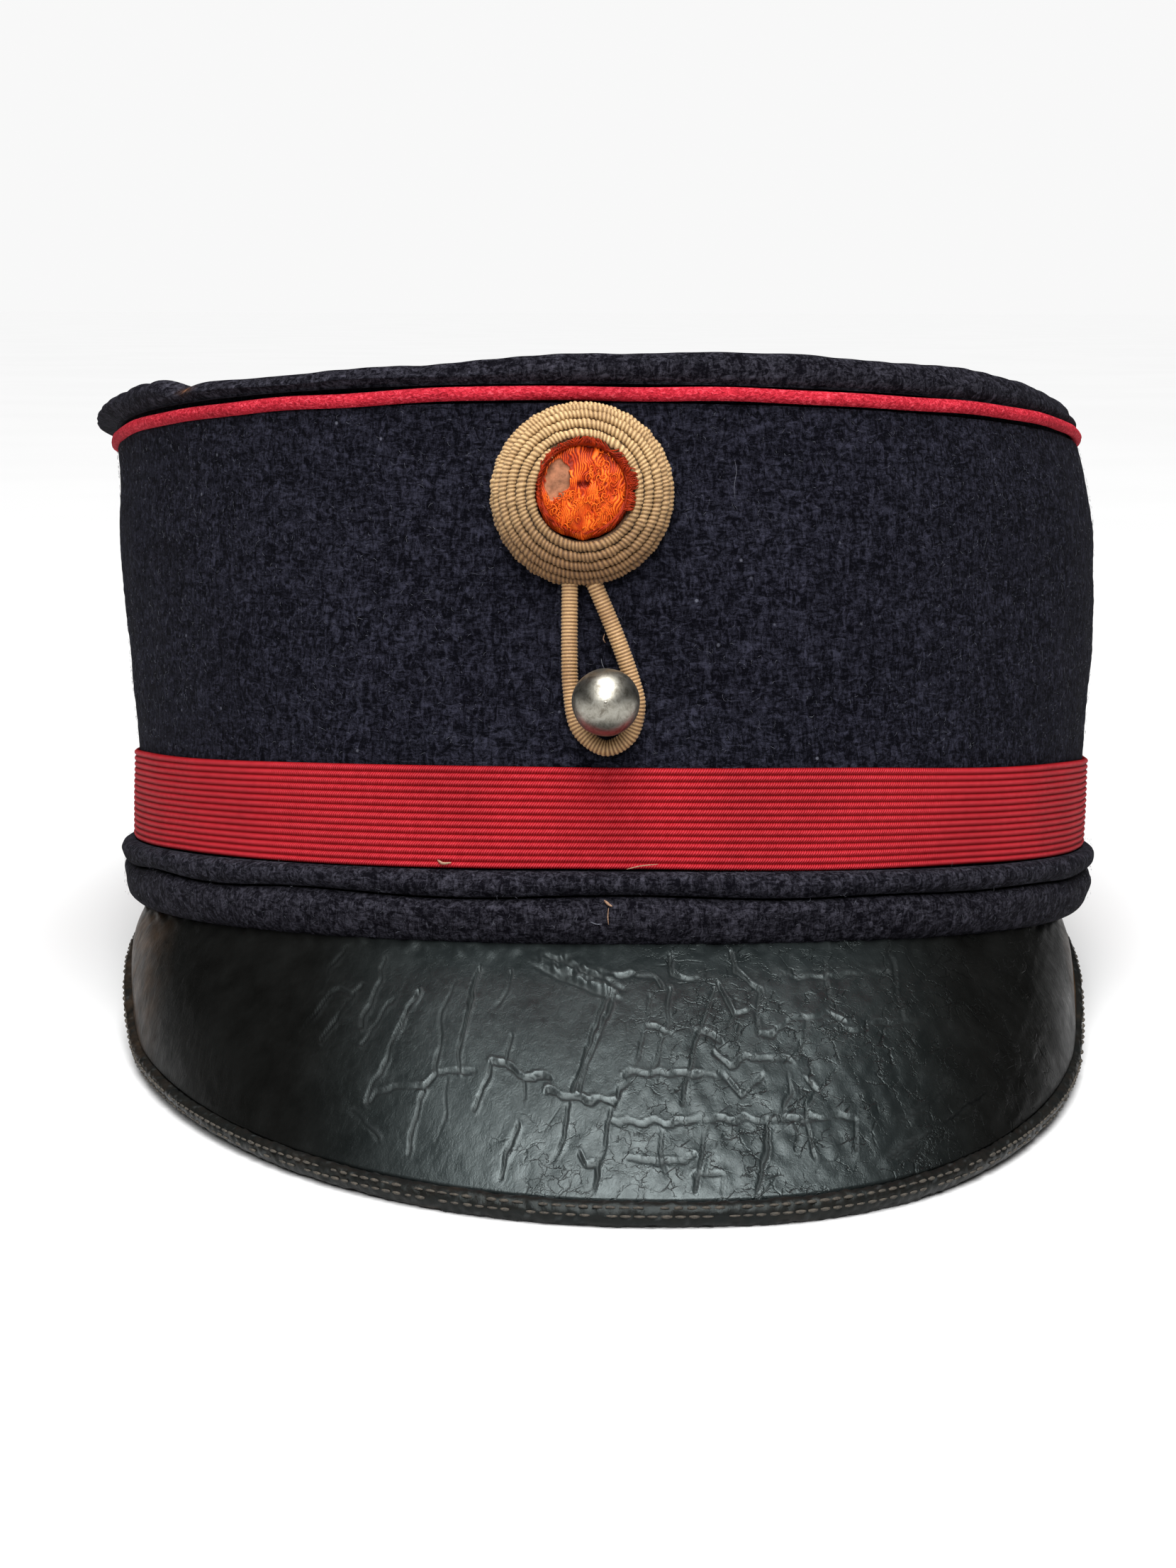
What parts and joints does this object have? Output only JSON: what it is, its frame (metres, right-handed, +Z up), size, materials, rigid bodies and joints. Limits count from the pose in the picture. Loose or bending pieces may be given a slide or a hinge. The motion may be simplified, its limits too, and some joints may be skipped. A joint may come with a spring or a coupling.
{
  "type": "kepi cap",
  "caption": "Peaked military kepi: stiff oval wool crown with sunk top, piping, ribbed band, rolled hem, stitched leather peak, gimp cockade, cord loop and ball button.",
  "frame": {"origin": "Middle of the bounding box at its base, on the surface that the cap rests on.", "axes": "+Y from the peak towards the back of the cap, +X towards the wearer's left, +Z up. The cap rests tipped back by 7.4 degrees, on its peak's edge and the back of its hem."},
  "size_m": [0.1726, 0.2558, 0.11],
  "materials": {
    "wool_cloth": "matte felted navy wool",
    "crimson_piping": "matte crimson cloth cord",
    "ribbon": "crimson ribbed ribbon with a slight sheen",
    "peak_leather": "black lacquered leather, cracked and worn",
    "gimp_cord": "wound tan gimp cord with a slight sheen",
    "orange_silk": "orange silk thread",
    "button_metal": "worn silvered metal"
  },
  "bodies": {
    "root": {"crown_wall": "wool_cloth", "crown_top": "wool_cloth", "top_piping": "crimson_piping", "ribbon_band": "ribbon", "upper_welt": "wool_cloth", "lower_hem": "wool_cloth", "peak": "peak_leather", "peak_binding": "peak_leather", "cockade_coil": "gimp_cord", "cockade_centre": "orange_silk", "button_loop": "gimp_cord", "ball_button": "button_metal"}
  },
  "joints": []
}
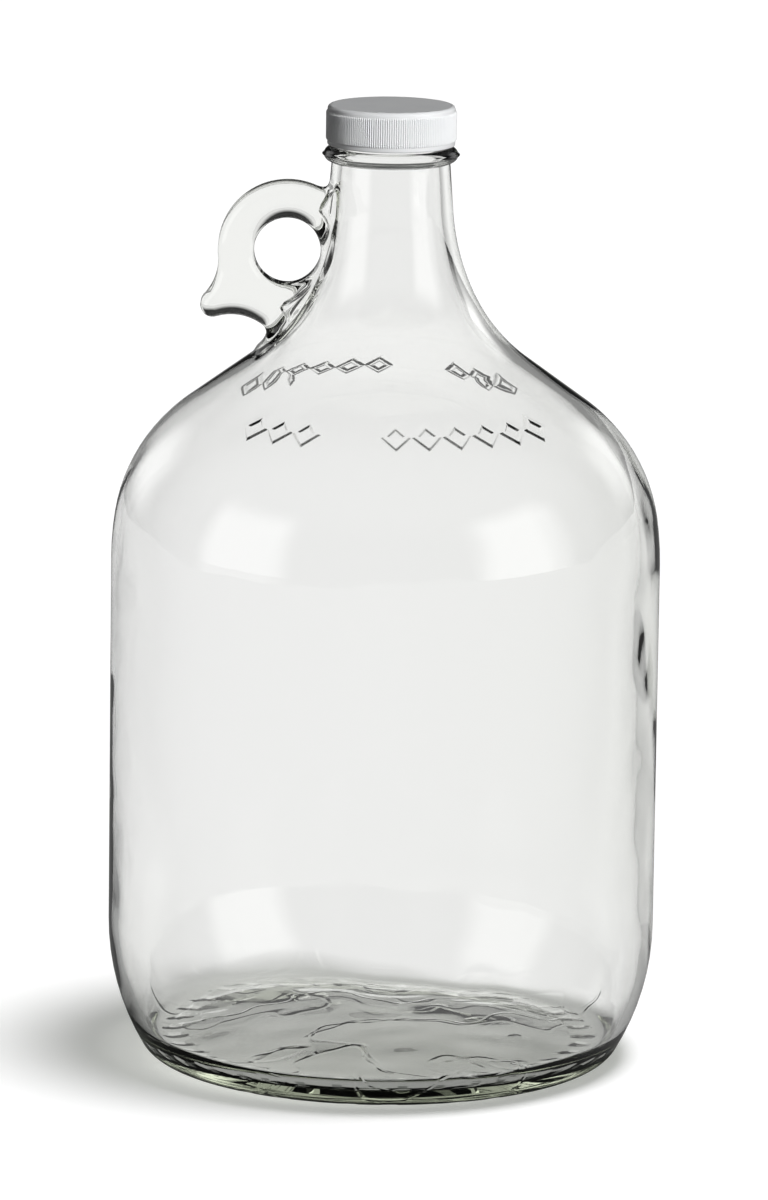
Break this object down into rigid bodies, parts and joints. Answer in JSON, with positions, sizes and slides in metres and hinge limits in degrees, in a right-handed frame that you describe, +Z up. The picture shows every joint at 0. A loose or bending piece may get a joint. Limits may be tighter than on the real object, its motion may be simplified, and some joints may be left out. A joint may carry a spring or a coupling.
{
  "type": "glass gallon jug with a screw cap",
  "caption": "Clear glass jug with round shoulders, a slim neck with a finger ring and thumb spur on one side, and a ribbed white screw cap.",
  "frame": {"origin": "centre of the base, on the surface that the jug stands on", "axes": "+Z up along the jug's axis through the neck and cap; the finger ring is on the -X side, in the X-Z plane"},
  "size_m": [0.167, 0.167, 0.293],
  "materials": {
    "glass": "clear flint glass with a faint grey-green tint where it is thick",
    "cap_plastic": "white moulded plastic, satin, finely ribbed"
  },
  "bodies": {
    "root": {"jug": "glass", "cap": "cap_plastic"}
  },
  "joints": []
}
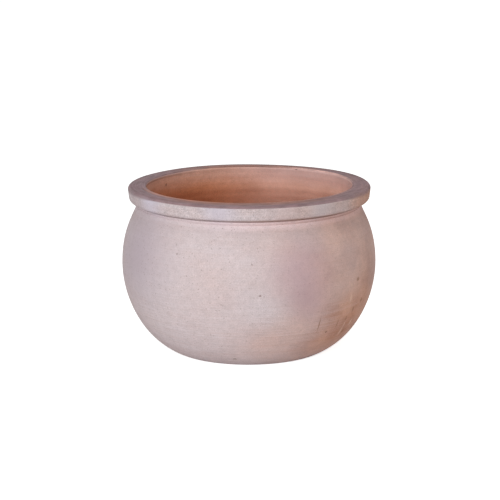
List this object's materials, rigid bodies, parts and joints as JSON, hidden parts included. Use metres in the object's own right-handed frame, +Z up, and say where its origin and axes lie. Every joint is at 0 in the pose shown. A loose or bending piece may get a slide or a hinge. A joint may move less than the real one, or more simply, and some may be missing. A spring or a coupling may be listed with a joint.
{
  "type": "bowl planter",
  "caption": "Round-bellied terracotta bowl planter with a thick rolled rim, a recessed foot and a rubber plug that lifts out of its drain hole.",
  "frame": {"origin": "centre of the foot, on the ground that the pot stands on", "axes": "+Z up along the pot's axis of turning, out of its mouth; -Y towards the picture's viewer; the channel across the foot runs along X"},
  "size_m": [0.4, 0.4, 0.26],
  "materials": {
    "terracotta": "matte",
    "plug_rubber": "matte"
  },
  "bodies": {
    "pot": {"bowl": "terracotta"},
    "plug": {"drain_plug": "plug_rubber"}
  },
  "joints": [
    {"name": "plug_lift", "type": "slide", "parent": "pot", "child": "plug", "axis": [0, 0, 1], "range_m": [0, 0.26]}
  ]
}
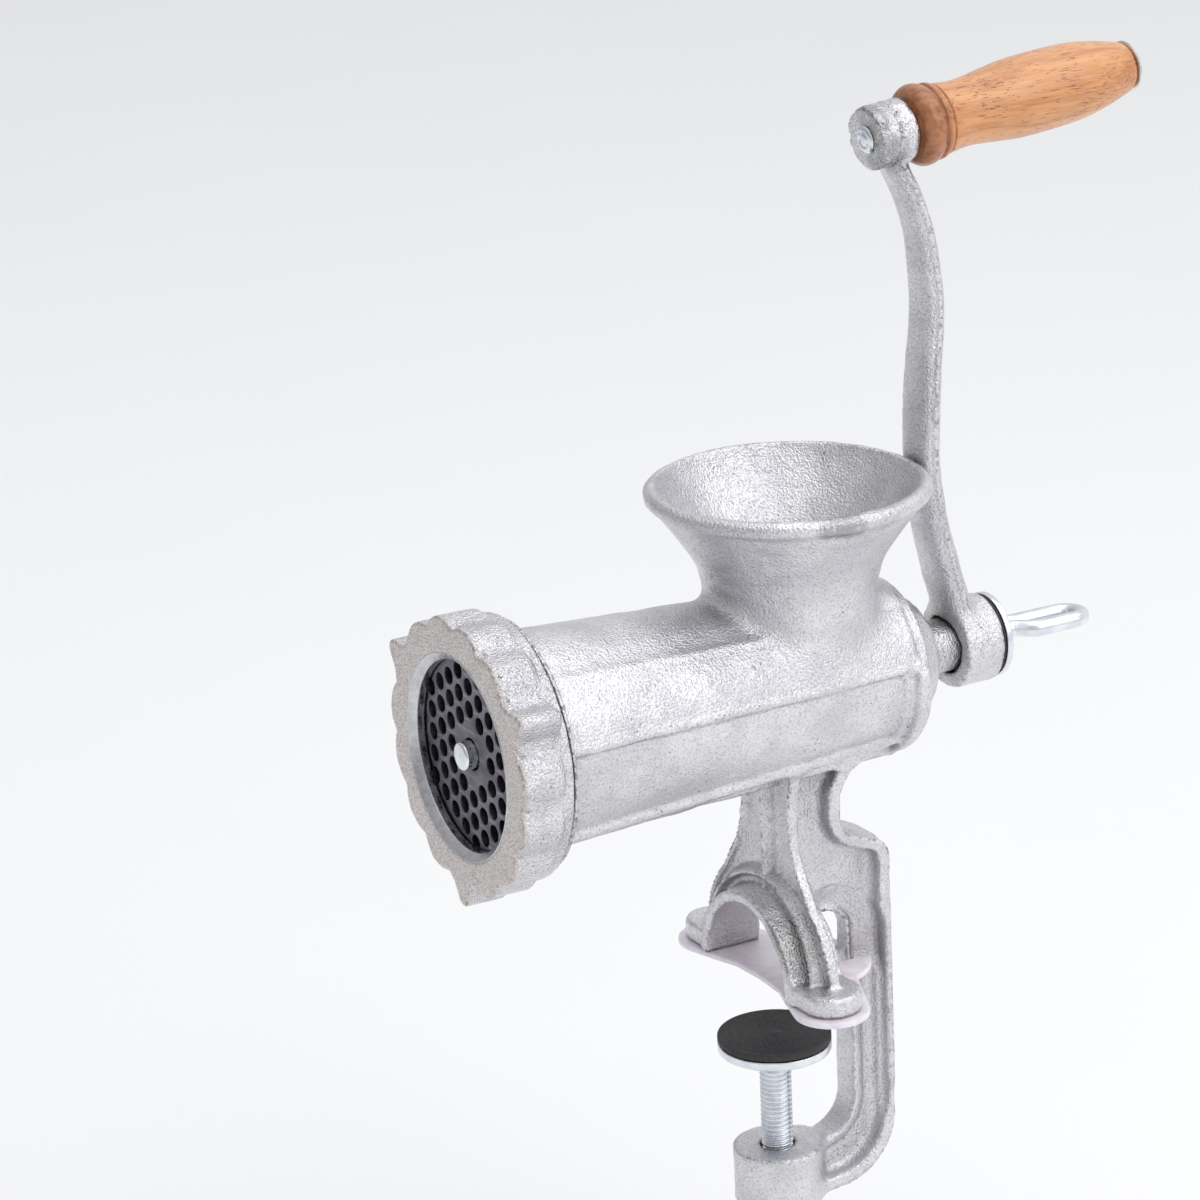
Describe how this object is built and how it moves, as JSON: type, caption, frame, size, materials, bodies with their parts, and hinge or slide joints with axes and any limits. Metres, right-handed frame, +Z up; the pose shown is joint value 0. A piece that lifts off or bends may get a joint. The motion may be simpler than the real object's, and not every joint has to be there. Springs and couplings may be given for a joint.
{
  "type": "hand crank meat grinder",
  "caption": "Hand crank meat grinder with a cast hopper and barrel, ring nut, grinding plate, knife, auger, wooden crank grip and table clamp.",
  "frame": {"origin": "on the plane where the foot pad rests on the table, midway between the two feet", "axes": "+Z up, -Y out of the grinding mouth, +Y towards the crank, +X to the right of someone who faces along +Y"},
  "size_m": [0.0886, 0.2315, 0.4044],
  "materials": {
    "tinned_casting": "hot tinned, sandy cast surface, satin",
    "machined_steel": "turned, satin",
    "zinc_steel": "bright zinc plate",
    "dark_steel": "blackened carbon steel, satin",
    "wood": "clear lacquered beech",
    "milky_plastic": "milky translucent",
    "white_plastic": "moulded",
    "black_rubber": "matt"
  },
  "bodies": {
    "root": {"housing": "tinned_casting", "plate_key": "machined_steel", "rear_bush": "machined_steel", "foot_pad": "milky_plastic"},
    "rotor": {"auger": "tinned_casting", "auger_pin": "machined_steel", "auger_washer": "white_plastic", "knife": "machined_steel", "crank_arm": "tinned_casting", "grip_spindle": "zinc_steel", "grip_washer": "zinc_steel"},
    "grip": {"wooden_grip": "wood"},
    "plate": {"grinding_plate": "dark_steel"},
    "nut": {"ring_nut": "tinned_casting"},
    "clamp_foot": {"clamp_disc": "zinc_steel", "clamp_disc_pad": "black_rubber"},
    "clamp_screw": {"clamp_screw": "zinc_steel"},
    "crank_washers": {"crank_washer": "zinc_steel", "crank_gasket": "black_rubber"},
    "eye_screw": {"crank_eye_screw": "zinc_steel"}
  },
  "joints": [
    {"name": "crank_spin", "type": "hinge", "parent": "root", "child": "rotor", "pos_m": [0, 0, 0.0913], "axis": [0, 1, 0], "continuous": true},
    {"name": "grip_spin", "type": "hinge", "parent": "rotor", "child": "grip", "pos_m": [0, 0.0453, 0.2477], "axis": [0, 0.9954, 0.0958], "continuous": true},
    {"name": "plate_travel", "type": "slide", "parent": "root", "child": "plate", "axis": [0, -1, 0], "range_m": [0, 0.011]},
    {"name": "nut_turn", "type": "hinge", "parent": "plate", "child": "nut", "pos_m": [0, 0, 0.0913], "axis": [0, -1, 0], "range_deg": [0, 1260]},
    {"name": "clamp_travel", "type": "slide", "parent": "root", "child": "clamp_foot", "axis": [0, 0, 1], "range_m": [-0.0226, 0.0176]},
    {"name": "clamp_turn", "type": "hinge", "parent": "clamp_foot", "child": "clamp_screw", "pos_m": [0, 0, -0.05], "axis": [0, 0, 1], "range_deg": [-5400, 4200]},
    {"name": "washer_travel", "type": "slide", "parent": "rotor", "child": "crank_washers", "axis": [0, 1, 0], "range_m": [0, 0.0105]},
    {"name": "eye_screw_turn", "type": "hinge", "parent": "crank_washers", "child": "eye_screw", "pos_m": [0, 0.08, 0.0913], "axis": [0, 1, 0], "range_deg": [0, 3600]}
  ],
  "couplings": [
    {"joint": "plate_travel", "follows": "nut_turn", "m_per_rad": 0.00047746},
    {"joint": "clamp_travel", "follows": "clamp_turn", "m_per_rad": 0.00023873},
    {"joint": "washer_travel", "follows": "eye_screw_turn", "m_per_rad": 0.00015915}
  ]
}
- - -
PROBLEM TO SOLVE
Quote the material word for word, dropping any images it holds.

COMPLETE ANSWER
What parts and joints does this object have? Output only JSON: what it is, its frame (metres, right-handed, +Z up), size, materials, rigid bodies and joints. Limits count from the pose in the picture. Loose or bending pieces may be given a slide or a hinge. The motion may be simplified, its limits too, and some joints may be skipped. A joint may come with a spring or a coupling.
{
  "type": "kepi cap",
  "caption": "Peaked military kepi: stiff oval wool crown with sunk top, piping, ribbed band, rolled hem, stitched leather peak, gimp cockade, cord loop and ball button.",
  "frame": {"origin": "Middle of the bounding box at its base, on the surface that the cap rests on.", "axes": "+Y from the peak towards the back of the cap, +X towards the wearer's left, +Z up. The cap rests tipped back by 7.4 degrees, on its peak's edge and the back of its hem."},
  "size_m": [0.1726, 0.2558, 0.11],
  "materials": {
    "wool_cloth": "matte felted navy wool",
    "crimson_piping": "matte crimson cloth cord",
    "ribbon": "crimson ribbed ribbon with a slight sheen",
    "peak_leather": "black lacquered leather, cracked and worn",
    "gimp_cord": "wound tan gimp cord with a slight sheen",
    "orange_silk": "orange silk thread",
    "button_metal": "worn silvered metal"
  },
  "bodies": {
    "root": {"crown_wall": "wool_cloth", "crown_top": "wool_cloth", "top_piping": "crimson_piping", "ribbon_band": "ribbon", "upper_welt": "wool_cloth", "lower_hem": "wool_cloth", "peak": "peak_leather", "peak_binding": "peak_leather", "cockade_coil": "gimp_cord", "cockade_centre": "orange_silk", "button_loop": "gimp_cord", "ball_button": "button_metal"}
  },
  "joints": []
}
Break this object down into rigid bodies, parts and joints. Answer in JSON, with positions, sizes and slides in metres and hinge limits in degrees, in a right-handed frame that you describe, +Z up. The picture shows every joint at 0. A loose or bending piece may get a joint. Limits may be tighter than on the real object, its motion may be simplified, and some joints may be left out. A joint may carry a spring or a coupling.
{
  "type": "glass gallon jug with a screw cap",
  "caption": "Clear glass jug with round shoulders, a slim neck with a finger ring and thumb spur on one side, and a ribbed white screw cap.",
  "frame": {"origin": "centre of the base, on the surface that the jug stands on", "axes": "+Z up along the jug's axis through the neck and cap; the finger ring is on the -X side, in the X-Z plane"},
  "size_m": [0.167, 0.167, 0.293],
  "materials": {
    "glass": "clear flint glass with a faint grey-green tint where it is thick",
    "cap_plastic": "white moulded plastic, satin, finely ribbed"
  },
  "bodies": {
    "root": {"jug": "glass", "cap": "cap_plastic"}
  },
  "joints": []
}
List this object's materials, rigid bodies, parts and joints as JSON, hidden parts included. Use metres in the object's own right-handed frame, +Z up, and say where its origin and axes lie. Every joint is at 0 in the pose shown. A loose or bending piece may get a slide or a hinge. A joint may move less than the real one, or more simply, and some may be missing. A spring or a coupling may be listed with a joint.
{
  "type": "bowl planter",
  "caption": "Round-bellied terracotta bowl planter with a thick rolled rim, a recessed foot and a rubber plug that lifts out of its drain hole.",
  "frame": {"origin": "centre of the foot, on the ground that the pot stands on", "axes": "+Z up along the pot's axis of turning, out of its mouth; -Y towards the picture's viewer; the channel across the foot runs along X"},
  "size_m": [0.4, 0.4, 0.26],
  "materials": {
    "terracotta": "matte",
    "plug_rubber": "matte"
  },
  "bodies": {
    "pot": {"bowl": "terracotta"},
    "plug": {"drain_plug": "plug_rubber"}
  },
  "joints": [
    {"name": "plug_lift", "type": "slide", "parent": "pot", "child": "plug", "axis": [0, 0, 1], "range_m": [0, 0.26]}
  ]
}
Describe how this object is built and how it moves, as JSON: type, caption, frame, size, materials, bodies with their parts, and hinge or slide joints with axes and any limits. Metres, right-handed frame, +Z up; the pose shown is joint value 0. A piece that lifts off or bends may get a joint. The motion may be simpler than the real object's, and not every joint has to be there. Springs and couplings may be given for a joint.
{
  "type": "hand crank meat grinder",
  "caption": "Hand crank meat grinder with a cast hopper and barrel, ring nut, grinding plate, knife, auger, wooden crank grip and table clamp.",
  "frame": {"origin": "on the plane where the foot pad rests on the table, midway between the two feet", "axes": "+Z up, -Y out of the grinding mouth, +Y towards the crank, +X to the right of someone who faces along +Y"},
  "size_m": [0.0886, 0.2315, 0.4044],
  "materials": {
    "tinned_casting": "hot tinned, sandy cast surface, satin",
    "machined_steel": "turned, satin",
    "zinc_steel": "bright zinc plate",
    "dark_steel": "blackened carbon steel, satin",
    "wood": "clear lacquered beech",
    "milky_plastic": "milky translucent",
    "white_plastic": "moulded",
    "black_rubber": "matt"
  },
  "bodies": {
    "root": {"housing": "tinned_casting", "plate_key": "machined_steel", "rear_bush": "machined_steel", "foot_pad": "milky_plastic"},
    "rotor": {"auger": "tinned_casting", "auger_pin": "machined_steel", "auger_washer": "white_plastic", "knife": "machined_steel", "crank_arm": "tinned_casting", "grip_spindle": "zinc_steel", "grip_washer": "zinc_steel"},
    "grip": {"wooden_grip": "wood"},
    "plate": {"grinding_plate": "dark_steel"},
    "nut": {"ring_nut": "tinned_casting"},
    "clamp_foot": {"clamp_disc": "zinc_steel", "clamp_disc_pad": "black_rubber"},
    "clamp_screw": {"clamp_screw": "zinc_steel"},
    "crank_washers": {"crank_washer": "zinc_steel", "crank_gasket": "black_rubber"},
    "eye_screw": {"crank_eye_screw": "zinc_steel"}
  },
  "joints": [
    {"name": "crank_spin", "type": "hinge", "parent": "root", "child": "rotor", "pos_m": [0, 0, 0.0913], "axis": [0, 1, 0], "continuous": true},
    {"name": "grip_spin", "type": "hinge", "parent": "rotor", "child": "grip", "pos_m": [0, 0.0453, 0.2477], "axis": [0, 0.9954, 0.0958], "continuous": true},
    {"name": "plate_travel", "type": "slide", "parent": "root", "child": "plate", "axis": [0, -1, 0], "range_m": [0, 0.011]},
    {"name": "nut_turn", "type": "hinge", "parent": "plate", "child": "nut", "pos_m": [0, 0, 0.0913], "axis": [0, -1, 0], "range_deg": [0, 1260]},
    {"name": "clamp_travel", "type": "slide", "parent": "root", "child": "clamp_foot", "axis": [0, 0, 1], "range_m": [-0.0226, 0.0176]},
    {"name": "clamp_turn", "type": "hinge", "parent": "clamp_foot", "child": "clamp_screw", "pos_m": [0, 0, -0.05], "axis": [0, 0, 1], "range_deg": [-5400, 4200]},
    {"name": "washer_travel", "type": "slide", "parent": "rotor", "child": "crank_washers", "axis": [0, 1, 0], "range_m": [0, 0.0105]},
    {"name": "eye_screw_turn", "type": "hinge", "parent": "crank_washers", "child": "eye_screw", "pos_m": [0, 0.08, 0.0913], "axis": [0, 1, 0], "range_deg": [0, 3600]}
  ],
  "couplings": [
    {"joint": "plate_travel", "follows": "nut_turn", "m_per_rad": 0.00047746},
    {"joint": "clamp_travel", "follows": "clamp_turn", "m_per_rad": 0.00023873},
    {"joint": "washer_travel", "follows": "eye_screw_turn", "m_per_rad": 0.00015915}
  ]
}